Mereka inilah yang kemudian membangun fondasi sejarah Bali untuk sejarawan next
generation.
Setelah kembalinya Pemerintah Hindia
(menggantikan pemerintah pendudukan militer Inggris 1811-1816) mengirim
ekspedisi ke Bali. Dalam berbagai sumber disebut orang yang memimpin ekspedisi damai
ke Bali adalah van den Broek pada tahun 1817 atau 1818. Laporan van den Broek
ini sudah diketahui pada tahun 1818 (lihat Algemene konst- en letter-bode, 1818). Laporan
ini kemudian terdapat pada (buku) De Oosterling
(diedit oleh J Oliveir Jr) yang diterbitkan pada tahun 1834 di bawah judul
Verslag nopens het eiland Bali, de Vorsten hunne geaardheid en betrekkingen,
den handel, den culture, de bevolking, hare seden en gewoonten, godsdienst en
andere bojzonderheden (halaman 158-236).
Sebagaimana judulnya cakupan laporan cukup luas seperti perdagangan di pantai,
sekilas tentang masing-masing kerajaan di Bali.

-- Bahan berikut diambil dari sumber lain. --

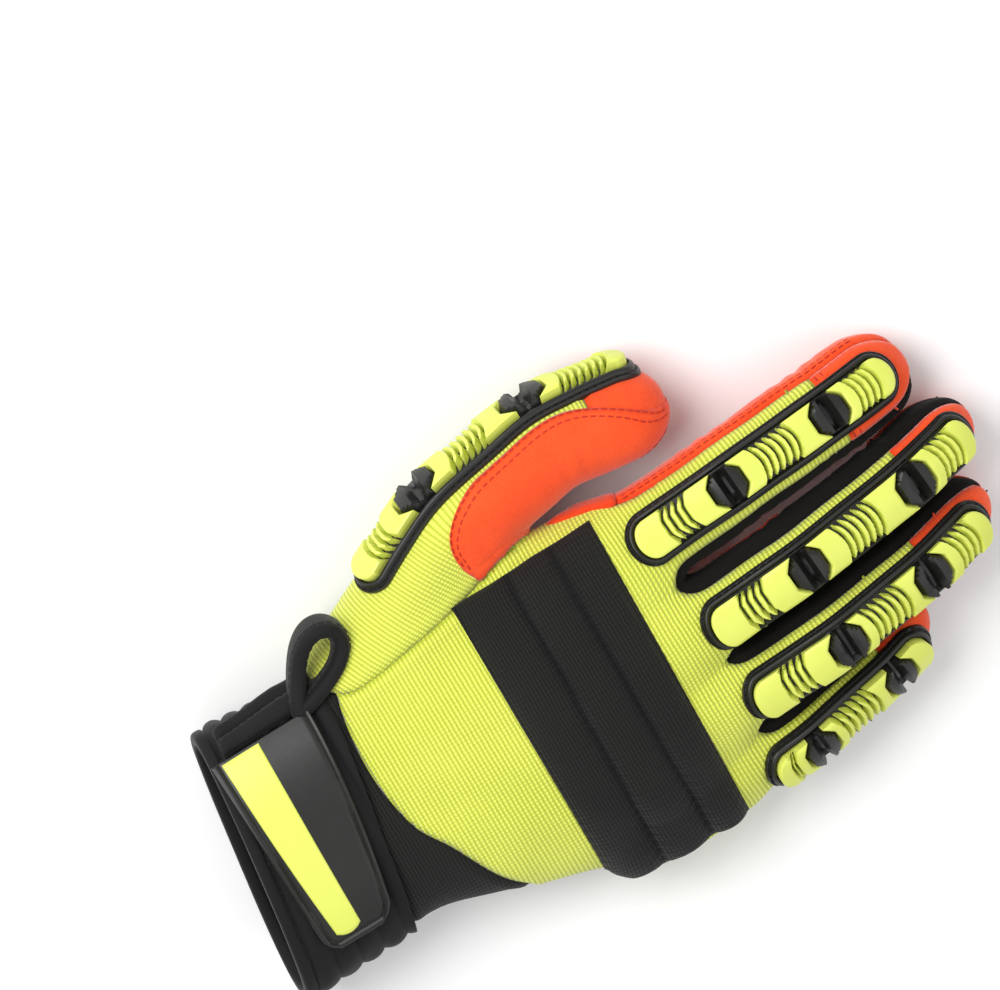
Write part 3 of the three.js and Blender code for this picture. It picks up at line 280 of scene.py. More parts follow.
@dataclass
class Digit:
    """A digit: a tube of superellipse sections along a bent middle line, closed by a rounded tip."""

    name: str
    knuckle: tuple
    span: float
    wide: float
    thick: float
    lean: float
    splay: float
    dip: float
    bends: tuple
    guard: tuple
    seam: float
    twist: float = 0.0
    tip_start: float = 0.87
    tip_taper: float = 0.07
    bend_reach: float = 0.06
    root_reach: float = 0.1
    steps: int = 160
    fold_height: float = 0.28
    fold_pitch: float = 6.7
    fold_reach: float = 9.0

    def __post_init__(self) -> None:
        """Lays out the middle line and the directions along it."""
        self.origin = np.array(self.knuckle) * (PALM_LENGTH, PALM_WIDTH, PALM_THICKNESS)
        splay, dip = self.splay * RADIANS, self.dip * RADIANS
        flat = (math.cos(splay) * math.cos(dip), math.sin(splay) * math.cos(dip), -math.sin(dip))
        self.along = np.array(flat)
        level = np.array((0, 0, 1)) - self.along * self.along[2]
        back = turned(level / np.linalg.norm(level), self.along, self.lean * RADIANS)
        self.start = -self.root_reach * self.span
        self.step = self.span / self.steps
        places = np.arange(self.start, self.span + 1.5 * self.step, self.step)
        ahead, _, _ = self.directions(places + self.step / 2, back)
        trail = self.origin + self.along * self.start + np.cumsum(ahead * self.step, axis=0)
        trail = np.vstack([self.origin + self.along * self.start, trail[:-1]])
        self.line = np.hstack([trail, *self.directions(places, back)])

    def directions(self, s: np.ndarray, back: np.ndarray) -> tuple:
        """Directions ahead, up through the back and to the thumb side, at places along the digit.

        Args:
            s: Places along the digit, in millimetres from its knuckle.
            back: Direction up through its back at the knuckle.

        Returns:
            The three directions, one row for each place.
        """
        shares = [(s / self.span - at + self.bend_reach) / (2 * self.bend_reach) for at, _ in self.bends]
        bend = sum(turn * RADIANS * smooth(share) for (_, turn), share in zip(self.bends, shares))[:, None]
        ahead = self.along * np.cos(bend) - back * np.sin(bend)
        up = back * np.cos(bend) + self.along * np.sin(bend)
        twist = (self.twist * RADIANS * np.clip(s / self.span, 0, 1))[:, None]
        up = up * np.cos(twist) + np.cross(ahead, up) * np.sin(twist)
        return ahead, up, np.cross(up, ahead)

    def stations(self, s: np.ndarray) -> tuple:
        """Middle points and directions ahead, up and to the thumb side at places along the digit.

        Args:
            s: Places along the digit.

        Returns:
            The points and the three directions, read between the steps of the line.
        """
        place = np.clip((s - self.start) / self.step, 0, len(self.line) - 1.001)
        i = place.astype(int)
        values = self.line[i] + (self.line[i + 1] - self.line[i]) * (place - i)[..., None]
        return values[..., 0:3], values[..., 3:6], values[..., 6:9], values[..., 9:12]

    def halves(self, s: np.ndarray) -> tuple:
        """Half width and half thickness, without the rounding of the tip.

        Args:
            s: Places along the digit.

        Returns:
            Both, at each place.
        """
        taper = 1 - self.tip_taper * np.clip(s / self.span, 0, self.tip_start) / self.tip_start
        return self.wide * FINGER_WIDTH * taper / 2, self.thick * FINGER_THICKNESS * taper / 2

    def roundness(self, s: np.ndarray) -> np.ndarray:
        """How far the rounded tip has narrowed, from 1 to nearly 0.

        Args:
            s: Places along the digit.

        Returns:
            The share of the full section that is left.
        """
        share = np.clip((s / self.span - self.tip_start) / (1 - self.tip_start), 0, 0.995)
        return np.sqrt(1 - share**2)

    def locate(self, points: np.ndarray) -> tuple:
        """Places points along the digit (s), to its thumb side (u) and up through its back (v).

        Args:
            points: Points of the glove.

        Returns:
            s, which may pass both ends, u and v.
        """
        s = (points - self.origin) @ self.along
        for _ in range(3):
            middle, ahead, _, _ = self.stations(np.clip(s, self.start, self.span))
            s = np.clip(s, self.start, self.span) + ((points - middle) * ahead).sum(1)
        middle, _, up, side = self.stations(np.clip(s, self.start, self.span))
        off = points - middle
        return s, (off * side).sum(1), (off * up).sum(1)

    def distance(self, points: np.ndarray) -> tuple:
        """Distance outside the digit, with the place along it, the angle from its back and the radius.

        Args:
            points: Points of the glove.

        Returns:
            The four, one number for each point; folds at the bends are taken off the distance.
        """
        s, u, v = self.locate(points)
        wide, thick = self.halves(s)
        past = np.maximum(s - self.tip_start * self.span, 0)
        before = np.maximum(self.start - s, 0)
        closing = np.where(past > 0, (1 - self.tip_start) * self.span, thick)
        gap = oval_distance(u, v, past + before, (wide, thick, closing), DIGIT_POWER)
        angle, radius = np.arctan2(u, v), np.hypot(u, v)
        centres = [at * self.span for at, _ in self.bends]
        near = sum(np.exp(-(((s - at) / self.fold_reach) ** 2)) for at in centres)
        low_side = np.exp(-(((np.abs(angle) - 1.75) / 0.55) ** 2))
        folds = self.fold_height * np.sin(2 * math.pi * s / self.fold_pitch) * near * low_side
        return gap - folds, s, angle, radius

    def surface(self, s: np.ndarray, angle: np.ndarray, offset: float = 0.0) -> np.ndarray:
        """Points of the tube, at angles from the middle of its back towards the thumb side.

        Args:
            s: Places along the digit.
            angle: Angles round it.
            offset: Height above the tube.

        Returns:
            The points.
        """
        middle, _, up, side = self.stations(s)
        wide, thick = self.halves(s)
        narrow = self.roundness(s)
        c, v = np.sin(angle), np.cos(angle)
        across = (wide * narrow + offset) * np.sign(c) * np.abs(c) ** (2 / DIGIT_POWER)
        rise = (thick * narrow + offset) * np.sign(v) * np.abs(v) ** (2 / DIGIT_POWER)
        return middle + side * across[..., None] + up * rise[..., None]

    def guard_point(self, s: np.ndarray, t: np.ndarray, height: np.ndarray) -> np.ndarray:
        """Points over the back of the digit, on circles that fit its back.

        With R = wide^2 / thick and angle t / R, the point is (R + height) sin(angle) aside and
        thick + height - (R + height) (1 - cos(angle)) up.

        Args:
            s: Places along the digit.
            t: Distance round from the middle of its back.
            height: Height above the back.

        Returns:
            The points.
        """
        middle, _, up, side = self.stations(s)
        wide, thick = self.halves(np.minimum(s, self.tip_start * self.span))
        radius = wide**2 / thick
        angle = t / radius
        lift = thick * self.roundness(s) + height - (radius + height) * (1 - np.cos(angle))
        return middle + up * lift[..., None] + side * ((radius + height) * np.sin(angle))[..., None]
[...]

De Oosterling (diedit oleh J Oliveir Jr) 1834 |
Nama G van den Broek dengan beberapa penumpang
lainnya diberitakan berangkat ke Batavia. Dalam pelayaran ini terdapat tentara
(lihat Rotterdamsche courant, 06-01-1818). Berita berikutnya adalah bahwa di
Portsmouth [Inggris] kapal Le Fenne Annet di bawah kapten G van den Broek dari
Amstedam menuju Batavia (lihat Opregte Haarlemsche Courant, 15-01-1818). Di
Batavia dari Postkantoor diumumkan bahwa beberapa kapal akan berangkat ke
Belanda, diantaranya kapal La Fenne Annette dengan kapten van den Broek menuju
Antwerpen (lihat Bataviasche courant, 16-01-1819). Diantara kedatangan dan
keberangkatan inilah sebagai komisaris, G van den Broek dikirim ke Bali. Banyak
diantara keluarga (marga) van den Broek sebagai pelaut dan juga terdapat
beberapa yang tinggal di Hindia. Salah satu keluarga van den Broek yang
terkenal adalah P van den Broek komandan eskpedisi Belanda pertama ke Arabia,
Hindoestan dan Suratte antara tahun 1616 hingga 1618. Tujuan misi perdamaian yang
dipimpin G van den Broek ke Bali ini tidak menghasilkan perjanjian damai
(placaat). Meski demikian, masih ada yang tersisa atas ekspedisi ini yakni
laporan tentang Bali.
Paling tidak kehadiran G van den Broek di Bali
sebagai petunjuk adanya wakil Pemerintah Hindia Belanda (Batavia) untuk
menjajaki kembali hubungan yang terputus dengan (radja-radja) Bali. Boleh jadi
ini adalah kunjungan pertama orang Belanda ke Bali setelah lama tidak terjadi
kontak (komunikasi). Laporan van den Broek ini dapat dikatakan sebagai
penulisan terawal tentang sejarah Bali. Berdasarkan catatan Kasteel Batavia
yang terakhir terdapat dua surat dari Bali kepada Yang Mulia di Batavia.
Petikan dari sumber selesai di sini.